**Stated problem:** Write out the data again in full, exactly as it reads.

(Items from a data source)
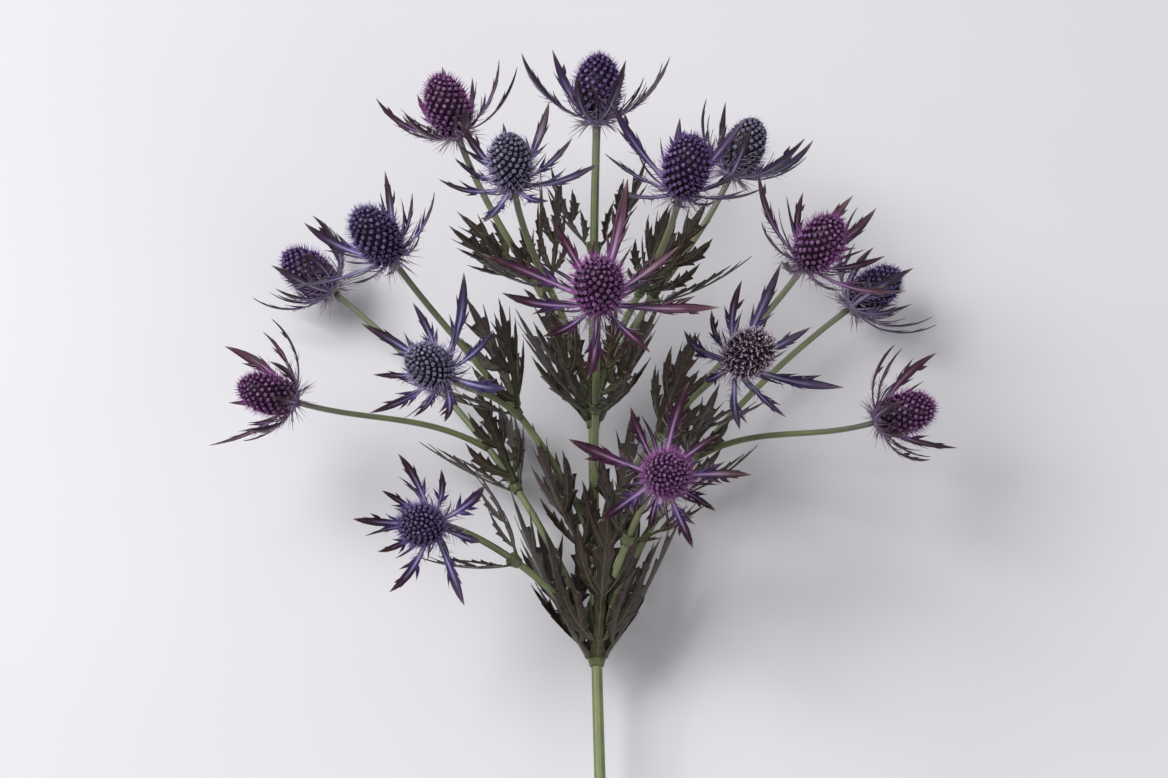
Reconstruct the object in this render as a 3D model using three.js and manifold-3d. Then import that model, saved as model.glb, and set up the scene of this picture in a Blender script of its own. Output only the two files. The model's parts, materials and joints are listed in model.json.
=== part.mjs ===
// A cut stem of sea holly, laid on a table: one eight-sided green stem that forks at three nodes into
// a wide spray, a thimble-shaped head of crowded florets at the end of every branch, a star of toothed
// bracts under each head, and whorls of lobed spiny leaves at the forks and below the heads.
//
// Millimetres. +Y runs from the cut end to the tip of the spray, +Z is up from the table, and the
// origin is on the table under the middle of the laid stem. The stem lies on three points: the rim of
// its cut end, and the lowest bract of a head on its left and of a head on its right.

import * as THREE from 'three';
import Module from 'manifold-3d';

// ---------------------------------------------------------------- driving dimensions

const CUT_END = [12, 0];                    // x and y of the middle of the cut end
const MIDDLE = [-0.7, 221];                 // the point under the middle of the laid stem
const CUT_SLOPE = 12;                       // degrees that the stem climbs from the table at its cut end
const CUT_HEADING = -3;                     // degrees from +Y towards +X that it sets out at
const CUT_REACH = 165;                      // how far the stem keeps near that slope
const TIP_REACH = 110;                      // how far back from its own head it keeps to the head's axis
const BRANCH_REACH = 0.36;                  // the same for both ends of a branch, as a share of its span
const LEAVING = { parent: 0.55, span: 0.8 };  // how a branch sets out: along its parent, along its span
const STEM_RADIUS = { cut: 2.5, tip: 1.5 };
const BRANCH_RADIUS = { cut: 1.45, tip: 1.15 };
const TWIG_RADIUS = { cut: 1.2, tip: 1.0 };
const STEM_GRID = { sides: 8, steps: 15 };
const BRANCH_GRID = { sides: 6, steps: 5 };

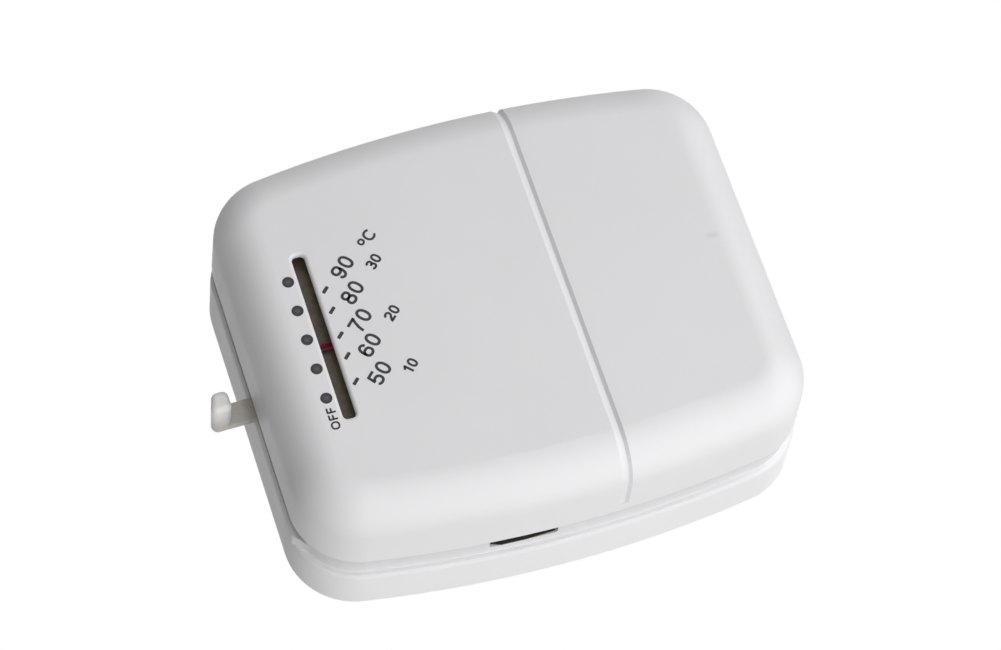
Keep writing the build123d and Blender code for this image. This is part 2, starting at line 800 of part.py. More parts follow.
def thermometer_bridge():
    """A strap behind the coil that carries the arbor's rear end, riveted to the dial plate by its two feet."""
    strap = block(-bridge_width / 2, bridge_width / 2, -bridge_half - bridge_thick, bridge_half + bridge_thick,
                  bridge_back, bridge_front)
    for side in (-1, 1):
        inner = side * bridge_half
        outer = side * (bridge_half + bridge_thick)
        foot_end = side * (bridge_half + bridge_thick + bridge_foot)
        strap += block(-bridge_width / 2, bridge_width / 2, min(inner, outer), max(inner, outer),
                       bridge_back, dial_back)
        strap += block(-bridge_width / 2, bridge_width / 2, min(inner, foot_end), max(inner, foot_end),
                       dial_back - bridge_thick, dial_back)
        strap -= rod(0, side * bridge_rivet_reach(), rivet_radius, dial_back - bridge_thick - over, dial_back + over)
    strap -= rod(0, 0, arbor_radius + fit_clearance, bridge_back - 1, bridge_front + 1)
    return Pos(arbor_x, arbor_y) * strap


def bridge_rivets():
    rivets = []
    back = dial_back - bridge_thick
    for side in (-1, 1):
        y = arbor_y + side * bridge_rivet_reach()
        rivet = rod(arbor_x, y, rivet_radius, back, dial_front)
        rivet += rod(arbor_x, y, rivet_head_radius, back - rivet_head_thick, back)
        rivet += rod(arbor_x, y, rivet_head_radius, dial_front, dial_front + rivet_head_thick / 2)
        rivets.append(rivet)
    return Compound(children=rivets)


def thermometer_coil():
    strip = spiral_strip(meter_coil_inner, meter_coil_outer, meter_coil_half_turns, meter_coil_thick)
    leg_gap = bridge_half - meter_coil_outer
    end = Pos(0, meter_coil_outer + leg_gap / 2) * Rectangle(meter_coil_thick, leg_gap)
    return Pos(arbor_x, arbor_y) * prism(strip + end, meter_coil_level, meter_coil_level + meter_coil_width)


def thermometer_arbor():
    arbor = rod(arbor_x, arbor_y, arbor_radius, bridge_back - 0.4, needle_level + needle_thick + 0.3)
    return arbor + rod(arbor_x, arbor_y, arbor_collar_radius - 0.3, dial_back - arbor_collar_thick, dial_back - 0.1)


def thermometer_pointer():
    needle = Polygon(
        (0, -needle_width), (0, needle_width), (-needle_reach, needle_width / 2), (-needle_reach, -needle_width / 2),
        align=None,
    )
    pointer = prism(needle + Circle(needle_hub_radius), needle_level, needle_level + needle_thick)
    pointer -= rod(0, 0, arbor_radius, needle_level - 1, needle_level + 1)
    return Pos(arbor_x, arbor_y) * Rot(0, 0, -needle_rest) * pointer


nodes = {
    "wall_base": wall_base,
    "front_cover": front_cover,
    "mechanism_plate": mechanism_plate,
    "plate_screws": plate_screws,
    "pivot_post": pivot_post,
    "friction_washer": friction_washer,
    "retaining_ring": retaining_ring,
    "set_lever": set_lever,
    "bimetal_coil": bimetal_coil,
    "moving_contact": moving_contact,
    "armature": armature,
    "contact_screw": contact_screw,
    "contact_bracket": contact_bracket,
    "contact_block": contact_block,
    "contact_block_screw": contact_block_screw,
    "contact_magnet": contact_magnet,
    "arm_stop_pin": arm_stop_pin,
    "off_switch_block": off_switch_block,
    "off_switch_fixed_leaf": off_switch_fixed_leaf,
    "off_switch_moving_leaf": off_switch_moving_leaf,
    "anticipator_card": anticipator_card,
    "anticipator_winding": anticipator_winding,
    "anticipator_post": anticipator_post,
    "anticipator_pointer": anticipator_pointer,
    "terminal_block": terminal_block,
    "terminal_strips": terminal_strips,
    "terminal_screws": terminal_screws,
    "dial_plate": dial_plate,
    "thermometer_bridge": thermometer_bridge,
    "bridge_rivets": bridge_rivets,
    "thermometer_coil": thermometer_coil,
    "thermometer_arbor": thermometer_arbor,
    "thermometer_pointer": thermometer_pointer,
}

os.makedirs("parts", exist_ok=True)
for name, make in nodes.items():
    save(name, make())
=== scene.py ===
# %% [markdown]
# # A wall thermostat
#
# This lesson dresses a finished mechanical model of a wall thermostat: a white moulded housing with a
# snap-on cover, a small setting lever at its left side, and a thermometer that shows through a slot.
# The solid parts are loaded as they are. Blender adds what a mould, a printing pad and a paint shop
# give the real one: surface grain, printed figures, plated and painted metal, and the light to see it by.

# %% Load the parts
import math
import bpy
from mathutils import Matrix, Vector


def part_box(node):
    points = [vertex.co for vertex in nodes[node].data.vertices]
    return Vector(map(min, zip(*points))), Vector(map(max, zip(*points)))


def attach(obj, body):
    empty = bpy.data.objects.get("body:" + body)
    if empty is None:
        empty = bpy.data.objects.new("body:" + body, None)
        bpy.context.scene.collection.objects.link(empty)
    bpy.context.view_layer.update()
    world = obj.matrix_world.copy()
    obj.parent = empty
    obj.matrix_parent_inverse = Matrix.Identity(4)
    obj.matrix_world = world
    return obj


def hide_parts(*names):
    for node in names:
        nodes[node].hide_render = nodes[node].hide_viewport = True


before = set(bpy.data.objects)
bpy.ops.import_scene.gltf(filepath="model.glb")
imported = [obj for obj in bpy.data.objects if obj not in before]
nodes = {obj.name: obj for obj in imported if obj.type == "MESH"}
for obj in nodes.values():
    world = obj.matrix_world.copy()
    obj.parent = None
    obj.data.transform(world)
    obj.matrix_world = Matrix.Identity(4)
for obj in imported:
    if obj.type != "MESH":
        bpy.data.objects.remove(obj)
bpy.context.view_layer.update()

MM = 0.001
bpy.ops.object.select_all(action="DESELECT")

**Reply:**
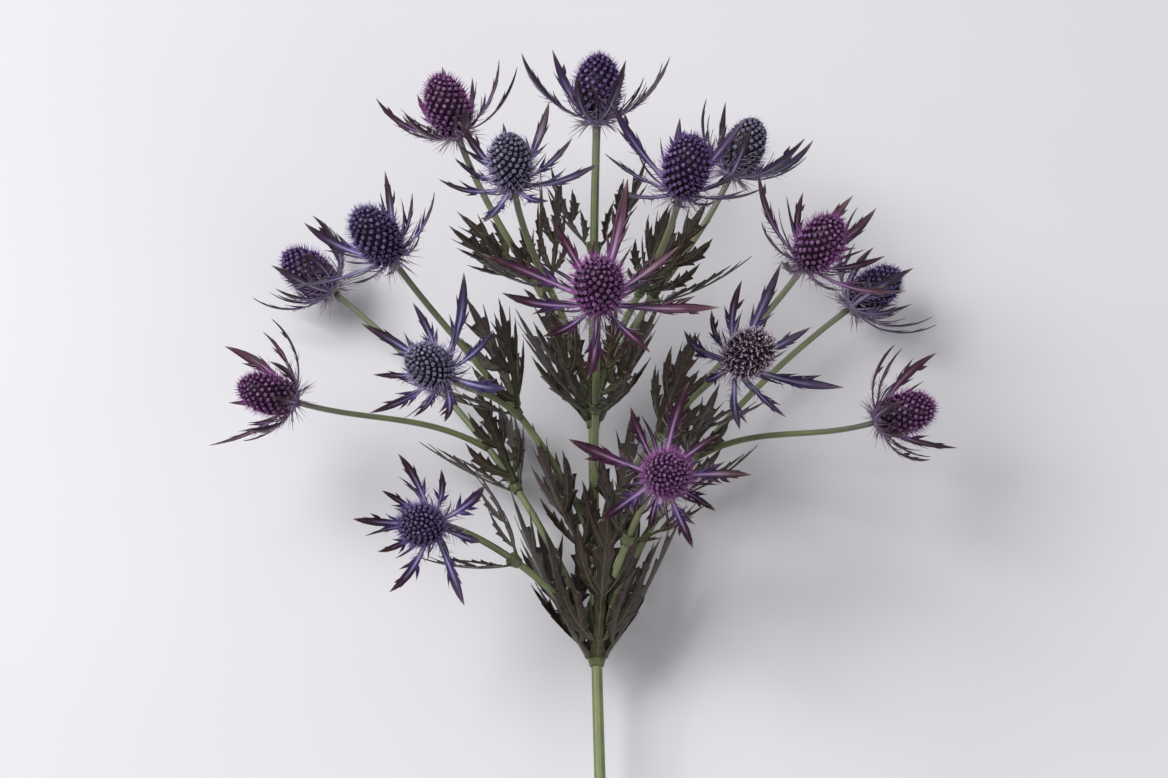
Reconstruct the object in this render as a 3D model using three.js and manifold-3d. Then import that model, saved as model.glb, and set up the scene of this picture in a Blender script of its own. Output only the two files. The model's parts, materials and joints are listed in model.json.
=== part.mjs ===
// A cut stem of sea holly, laid on a table: one eight-sided green stem that forks at three nodes into
// a wide spray, a thimble-shaped head of crowded florets at the end of every branch, a star of toothed
// bracts under each head, and whorls of lobed spiny leaves at the forks and below the heads.
//
// Millimetres. +Y runs from the cut end to the tip of the spray, +Z is up from the table, and the
// origin is on the table under the middle of the laid stem. The stem lies on three points: the rim of
// its cut end, and the lowest bract of a head on its left and of a head on its right.

import * as THREE from 'three';
import Module from 'manifold-3d';

// ---------------------------------------------------------------- driving dimensions

const CUT_END = [12, 0];                    // x and y of the middle of the cut end
const MIDDLE = [-0.7, 221];                 // the point under the middle of the laid stem
const CUT_SLOPE = 12;                       // degrees that the stem climbs from the table at its cut end
const CUT_HEADING = -3;                     // degrees from +Y towards +X that it sets out at
const CUT_REACH = 165;                      // how far the stem keeps near that slope
const TIP_REACH = 110;                      // how far back from its own head it keeps to the head's axis
const BRANCH_REACH = 0.36;                  // the same for both ends of a branch, as a share of its span
const LEAVING = { parent: 0.55, span: 0.8 };  // how a branch sets out: along its parent, along its span
const STEM_RADIUS = { cut: 2.5, tip: 1.5 };
const BRANCH_RADIUS = { cut: 1.45, tip: 1.15 };
const TWIG_RADIUS = { cut: 1.2, tip: 1.0 };
const STEM_GRID = { sides: 8, steps: 15 };
const BRANCH_GRID = { sides: 6, steps: 5 };

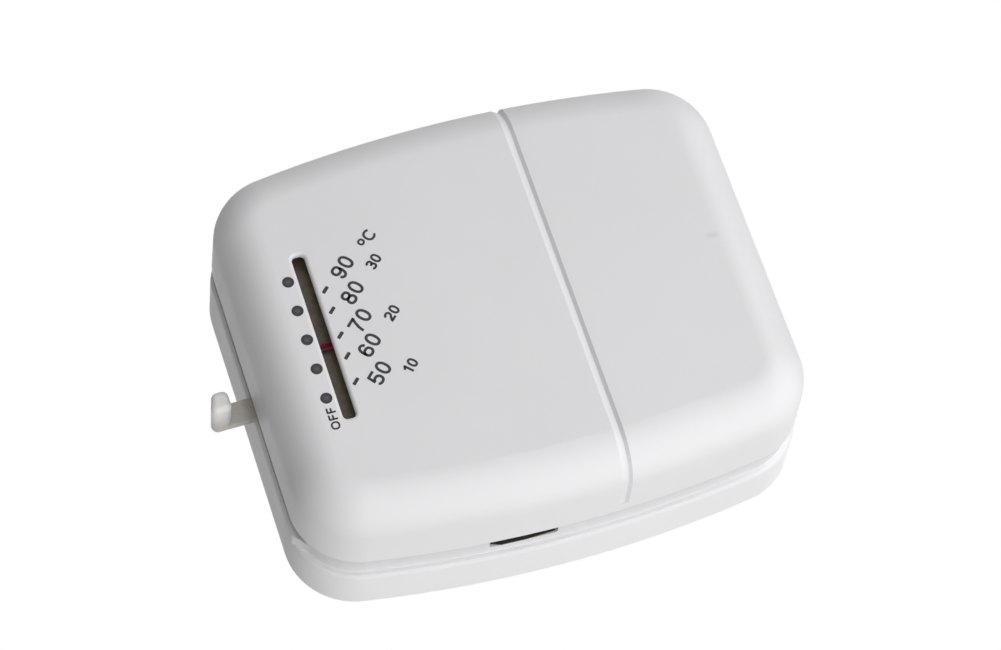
Keep writing the build123d and Blender code for this image. This is part 2, starting at line 800 of part.py. More parts follow.
def thermometer_bridge():
    """A strap behind the coil that carries the arbor's rear end, riveted to the dial plate by its two feet."""
    strap = block(-bridge_width / 2, bridge_width / 2, -bridge_half - bridge_thick, bridge_half + bridge_thick,
                  bridge_back, bridge_front)
    for side in (-1, 1):
        inner = side * bridge_half
        outer = side * (bridge_half + bridge_thick)
        foot_end = side * (bridge_half + bridge_thick + bridge_foot)
        strap += block(-bridge_width / 2, bridge_width / 2, min(inner, outer), max(inner, outer),
                       bridge_back, dial_back)
        strap += block(-bridge_width / 2, bridge_width / 2, min(inner, foot_end), max(inner, foot_end),
                       dial_back - bridge_thick, dial_back)
        strap -= rod(0, side * bridge_rivet_reach(), rivet_radius, dial_back - bridge_thick - over, dial_back + over)
    strap -= rod(0, 0, arbor_radius + fit_clearance, bridge_back - 1, bridge_front + 1)
    return Pos(arbor_x, arbor_y) * strap


def bridge_rivets():
    rivets = []
    back = dial_back - bridge_thick
    for side in (-1, 1):
        y = arbor_y + side * bridge_rivet_reach()
        rivet = rod(arbor_x, y, rivet_radius, back, dial_front)
        rivet += rod(arbor_x, y, rivet_head_radius, back - rivet_head_thick, back)
        rivet += rod(arbor_x, y, rivet_head_radius, dial_front, dial_front + rivet_head_thick / 2)
        rivets.append(rivet)
    return Compound(children=rivets)


def thermometer_coil():
    strip = spiral_strip(meter_coil_inner, meter_coil_outer, meter_coil_half_turns, meter_coil_thick)
    leg_gap = bridge_half - meter_coil_outer
    end = Pos(0, meter_coil_outer + leg_gap / 2) * Rectangle(meter_coil_thick, leg_gap)
    return Pos(arbor_x, arbor_y) * prism(strip + end, meter_coil_level, meter_coil_level + meter_coil_width)


def thermometer_arbor():
    arbor = rod(arbor_x, arbor_y, arbor_radius, bridge_back - 0.4, needle_level + needle_thick + 0.3)
    return arbor + rod(arbor_x, arbor_y, arbor_collar_radius - 0.3, dial_back - arbor_collar_thick, dial_back - 0.1)


def thermometer_pointer():
    needle = Polygon(
        (0, -needle_width), (0, needle_width), (-needle_reach, needle_width / 2), (-needle_reach, -needle_width / 2),
        align=None,
    )
    pointer = prism(needle + Circle(needle_hub_radius), needle_level, needle_level + needle_thick)
    pointer -= rod(0, 0, arbor_radius, needle_level - 1, needle_level + 1)
    return Pos(arbor_x, arbor_y) * Rot(0, 0, -needle_rest) * pointer


nodes = {
    "wall_base": wall_base,
    "front_cover": front_cover,
    "mechanism_plate": mechanism_plate,
    "plate_screws": plate_screws,
    "pivot_post": pivot_post,
    "friction_washer": friction_washer,
    "retaining_ring": retaining_ring,
    "set_lever": set_lever,
    "bimetal_coil": bimetal_coil,
    "moving_contact": moving_contact,
    "armature": armature,
    "contact_screw": contact_screw,
    "contact_bracket": contact_bracket,
    "contact_block": contact_block,
    "contact_block_screw": contact_block_screw,
    "contact_magnet": contact_magnet,
    "arm_stop_pin": arm_stop_pin,
    "off_switch_block": off_switch_block,
    "off_switch_fixed_leaf": off_switch_fixed_leaf,
    "off_switch_moving_leaf": off_switch_moving_leaf,
    "anticipator_card": anticipator_card,
    "anticipator_winding": anticipator_winding,
    "anticipator_post": anticipator_post,
    "anticipator_pointer": anticipator_pointer,
    "terminal_block": terminal_block,
    "terminal_strips": terminal_strips,
    "terminal_screws": terminal_screws,
    "dial_plate": dial_plate,
    "thermometer_bridge": thermometer_bridge,
    "bridge_rivets": bridge_rivets,
    "thermometer_coil": thermometer_coil,
    "thermometer_arbor": thermometer_arbor,
    "thermometer_pointer": thermometer_pointer,
}

os.makedirs("parts", exist_ok=True)
for name, make in nodes.items():
    save(name, make())
=== scene.py ===
# %% [markdown]
# # A wall thermostat
#
# This lesson dresses a finished mechanical model of a wall thermostat: a white moulded housing with a
# snap-on cover, a small setting lever at its left side, and a thermometer that shows through a slot.
# The solid parts are loaded as they are. Blender adds what a mould, a printing pad and a paint shop
# give the real one: surface grain, printed figures, plated and painted metal, and the light to see it by.

# %% Load the parts
import math
import bpy
from mathutils import Matrix, Vector


def part_box(node):
    points = [vertex.co for vertex in nodes[node].data.vertices]
    return Vector(map(min, zip(*points))), Vector(map(max, zip(*points)))


def attach(obj, body):
    empty = bpy.data.objects.get("body:" + body)
    if empty is None:
        empty = bpy.data.objects.new("body:" + body, None)
        bpy.context.scene.collection.objects.link(empty)
    bpy.context.view_layer.update()
    world = obj.matrix_world.copy()
    obj.parent = empty
    obj.matrix_parent_inverse = Matrix.Identity(4)
    obj.matrix_world = world
    return obj


def hide_parts(*names):
    for node in names:
        nodes[node].hide_render = nodes[node].hide_viewport = True


before = set(bpy.data.objects)
bpy.ops.import_scene.gltf(filepath="model.glb")
imported = [obj for obj in bpy.data.objects if obj not in before]
nodes = {obj.name: obj for obj in imported if obj.type == "MESH"}
for obj in nodes.values():
    world = obj.matrix_world.copy()
    obj.parent = None
    obj.data.transform(world)
    obj.matrix_world = Matrix.Identity(4)
for obj in imported:
    if obj.type != "MESH":
        bpy.data.objects.remove(obj)
bpy.context.view_layer.update()

MM = 0.001
bpy.ops.object.select_all(action="DESELECT")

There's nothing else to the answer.